Ateb said Tuesday that it was one of two organizations chosen to test the new QIIs, which will enable pharmacists to boost patient engagement by aligning medication refills to help patients manage chronic conditions. Ateb’s analytics team assisted in the feasibility and validity testing of the performance indicators.
Specifically, the four new QIIs approved by PQA help pharmacies assess program acceptance and initial synchronization rates, patient contact rates, medication synchronization completeness and medication synchronization continuation.
“We are committed to support and drive industry initiatives such as the QIIs by utilizing our big data and predictive analytics platform to test key performance measures,” stated Frank Sheppard, president and chief executive officer of Ateb.
“Through a true collaboration, we can enhance the industry’s overall quality measurement system, which uniquely positions pharmacies to become a vital resource to improve medication adherence and provide affordable, effective health care to patients,” he added.
To help patients achieve better health outcomes, pharmacies must be able to identify patients who need intervention, which kind of intervention and when, according to Ateb. As shown by the QIIs initiative, the Ateb analytics and measurement platform allows pharmacies to report and leverage the tremendous amount of data available to them so they can use it effectively — in turn demonstrating the link between medication adherence and improved outcomes, the company said.
With more than 1 million patients enrolled in its Time My Meds solution, Ateb enables pharmacies to convert their practices to a proactive workflow and transition to the Appointment-Based Model (ABM).
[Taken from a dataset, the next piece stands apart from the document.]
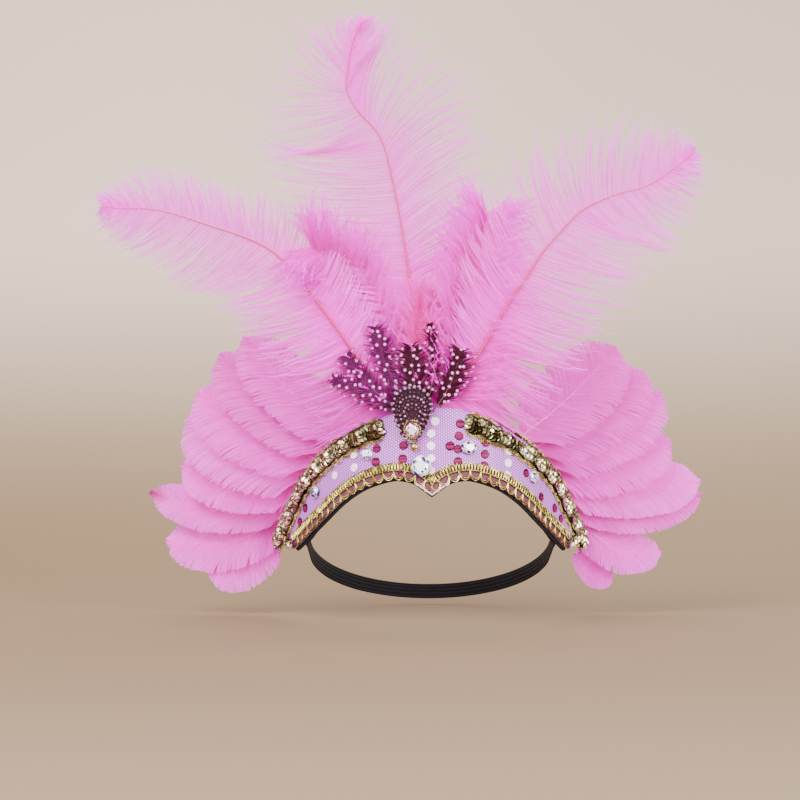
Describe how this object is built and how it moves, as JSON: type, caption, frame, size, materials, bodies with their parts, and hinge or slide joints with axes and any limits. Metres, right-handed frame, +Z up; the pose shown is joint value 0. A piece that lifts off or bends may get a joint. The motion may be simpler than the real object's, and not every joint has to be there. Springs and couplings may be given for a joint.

That model increases patient engagement and predicts when patients on chronic medications will visit the pharmacy for their prescription refills, improving workflow and inventory management, Ateb explained.
“Research related to medication synchronization has shown these programs are becoming one of community pharmacies’ best practices,” commented Laura Cranston, PQA executive director . “Medication synchronization programs are intended to improve patient adherence to chronic medications. These quality improvement indicators will help pharmacies to assess improvement points inside of their med sync operations to make their programs even better.”
Ateb added that several of its executives contribute to PQA Stakeholder Advisory Panels and are actively involved on the following PQA Measure Development Teams: Use of Patient Satisfaction Survey following CMR Completion, Hospital and/or ED Utilization Related to ADEs, Specific Drug Therapy Problem (DTP) Resolution and Polypharmacy. Rebecca Chater, Ateb’s executive health care strategist, serves as co-chair on the PQA Immunization Task Force.
In other news this week, Ateb said it has finished the expansion of its Raleigh, N.C., headquarters. Generating an additional 25% growth in the company’s overall headcount in Raleigh, the new HQ is situated in a 65,500-square-foot office building, almost double the previous footprint.
Ateb also announced that Ateb Canada Ltd. has integrated Time My Meds with Kroll Computer Systems Inc.’s software platform offering real-time data feeds. For nearly 20 years, Ateb’s Pharmacy Line Interactive Voice Response (IVR) has been integrated within the Kroll network. Ateb said the integration will enhance Kroll’s technical partnership and offerings with the addition of Time My Meds medication synchronization and outbound patient communications. Kroll provides software solutions to over 4,000 pharmacies, including chain, independent, institutional and long-term care pharmacies.